Supplied material:
-- start --

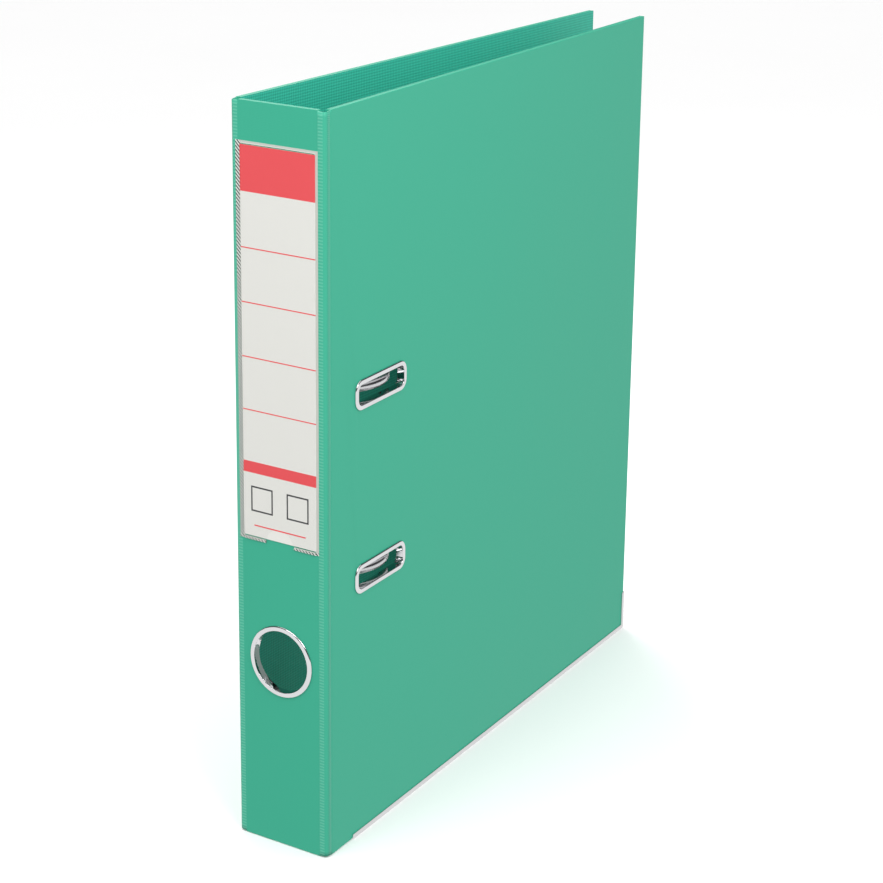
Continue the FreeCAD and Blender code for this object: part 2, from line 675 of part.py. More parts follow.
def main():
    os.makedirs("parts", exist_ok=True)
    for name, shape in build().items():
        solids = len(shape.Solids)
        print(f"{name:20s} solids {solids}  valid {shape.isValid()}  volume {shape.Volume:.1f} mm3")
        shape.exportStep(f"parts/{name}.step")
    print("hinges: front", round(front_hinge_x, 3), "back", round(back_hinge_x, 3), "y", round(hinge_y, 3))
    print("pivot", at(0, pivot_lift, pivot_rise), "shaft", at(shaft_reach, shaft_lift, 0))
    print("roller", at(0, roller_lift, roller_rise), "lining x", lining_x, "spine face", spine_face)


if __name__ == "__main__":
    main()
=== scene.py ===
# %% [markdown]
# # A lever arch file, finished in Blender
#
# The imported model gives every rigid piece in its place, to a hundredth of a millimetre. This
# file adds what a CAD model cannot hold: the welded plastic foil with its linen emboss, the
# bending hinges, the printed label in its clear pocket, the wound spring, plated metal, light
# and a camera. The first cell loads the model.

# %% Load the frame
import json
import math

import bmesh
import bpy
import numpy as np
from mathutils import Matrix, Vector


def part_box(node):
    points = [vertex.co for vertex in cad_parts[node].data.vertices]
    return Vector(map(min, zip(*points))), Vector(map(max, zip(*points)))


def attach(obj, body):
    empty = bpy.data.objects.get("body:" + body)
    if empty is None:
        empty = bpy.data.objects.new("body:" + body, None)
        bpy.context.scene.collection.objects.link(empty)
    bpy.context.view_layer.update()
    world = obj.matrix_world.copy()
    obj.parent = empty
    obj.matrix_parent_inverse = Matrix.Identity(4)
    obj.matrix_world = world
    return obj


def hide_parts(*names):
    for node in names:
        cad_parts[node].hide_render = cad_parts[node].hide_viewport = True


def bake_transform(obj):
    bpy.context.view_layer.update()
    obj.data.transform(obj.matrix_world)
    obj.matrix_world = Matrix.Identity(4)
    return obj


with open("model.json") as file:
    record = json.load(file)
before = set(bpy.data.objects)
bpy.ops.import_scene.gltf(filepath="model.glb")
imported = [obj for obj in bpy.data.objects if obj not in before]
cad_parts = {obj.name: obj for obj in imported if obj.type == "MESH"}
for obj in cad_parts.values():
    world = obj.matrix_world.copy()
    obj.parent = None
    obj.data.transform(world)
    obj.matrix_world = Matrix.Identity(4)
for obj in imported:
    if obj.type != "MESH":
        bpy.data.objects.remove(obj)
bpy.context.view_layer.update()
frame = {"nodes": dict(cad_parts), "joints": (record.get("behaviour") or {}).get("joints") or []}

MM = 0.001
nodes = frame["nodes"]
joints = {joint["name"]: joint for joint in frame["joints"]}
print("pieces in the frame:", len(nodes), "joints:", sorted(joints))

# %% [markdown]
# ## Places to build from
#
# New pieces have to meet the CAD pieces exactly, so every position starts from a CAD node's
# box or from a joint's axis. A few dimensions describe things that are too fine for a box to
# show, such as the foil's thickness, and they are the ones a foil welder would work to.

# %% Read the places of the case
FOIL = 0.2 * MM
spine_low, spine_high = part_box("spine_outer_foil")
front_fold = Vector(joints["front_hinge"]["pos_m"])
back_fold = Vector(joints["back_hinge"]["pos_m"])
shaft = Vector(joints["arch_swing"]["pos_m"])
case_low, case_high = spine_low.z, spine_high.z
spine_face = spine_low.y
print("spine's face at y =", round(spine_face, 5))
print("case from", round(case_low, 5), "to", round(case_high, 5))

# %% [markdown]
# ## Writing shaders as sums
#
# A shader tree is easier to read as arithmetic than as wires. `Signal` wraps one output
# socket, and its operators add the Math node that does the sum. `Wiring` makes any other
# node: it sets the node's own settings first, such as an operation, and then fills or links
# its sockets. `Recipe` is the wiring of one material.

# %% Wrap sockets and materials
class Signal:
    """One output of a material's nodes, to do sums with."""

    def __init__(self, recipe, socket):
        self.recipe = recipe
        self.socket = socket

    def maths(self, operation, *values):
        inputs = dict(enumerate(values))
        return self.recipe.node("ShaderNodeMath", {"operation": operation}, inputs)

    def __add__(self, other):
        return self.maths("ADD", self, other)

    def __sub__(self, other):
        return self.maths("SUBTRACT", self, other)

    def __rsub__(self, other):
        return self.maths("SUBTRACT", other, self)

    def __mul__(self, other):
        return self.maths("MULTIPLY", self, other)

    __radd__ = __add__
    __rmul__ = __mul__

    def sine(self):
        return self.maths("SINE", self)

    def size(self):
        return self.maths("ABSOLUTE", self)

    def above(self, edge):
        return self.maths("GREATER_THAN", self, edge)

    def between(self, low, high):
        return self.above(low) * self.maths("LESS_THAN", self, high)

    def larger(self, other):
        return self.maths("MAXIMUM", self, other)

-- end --

Starting at the line that contains "for name, shape" and stopping at the line that contains "points = [vertex.co", transcribe the lines exactly; both boundary lines are to be included.

    for name, shape in build().items():
        solids = len(shape.Solids)
        print(f"{name:20s} solids {solids}  valid {shape.isValid()}  volume {shape.Volume:.1f} mm3")
        shape.exportStep(f"parts/{name}.step")
    print("hinges: front", round(front_hinge_x, 3), "back", round(back_hinge_x, 3), "y", round(hinge_y, 3))
    print("pivot", at(0, pivot_lift, pivot_rise), "shaft", at(shaft_reach, shaft_lift, 0))
    print("roller", at(0, roller_lift, roller_rise), "lining x", lining_x, "spine face", spine_face)


if __name__ == "__main__":
    main()
=== scene.py ===
# %% [markdown]
# # A lever arch file, finished in Blender
#
# The imported model gives every rigid piece in its place, to a hundredth of a millimetre. This
# file adds what a CAD model cannot hold: the welded plastic foil with its linen emboss, the
# bending hinges, the printed label in its clear pocket, the wound spring, plated metal, light
# and a camera. The first cell loads the model.

# %% Load the frame
import json
import math

import bmesh
import bpy
import numpy as np
from mathutils import Matrix, Vector


def part_box(node):
    points = [vertex.co for vertex in cad_parts[node].data.vertices]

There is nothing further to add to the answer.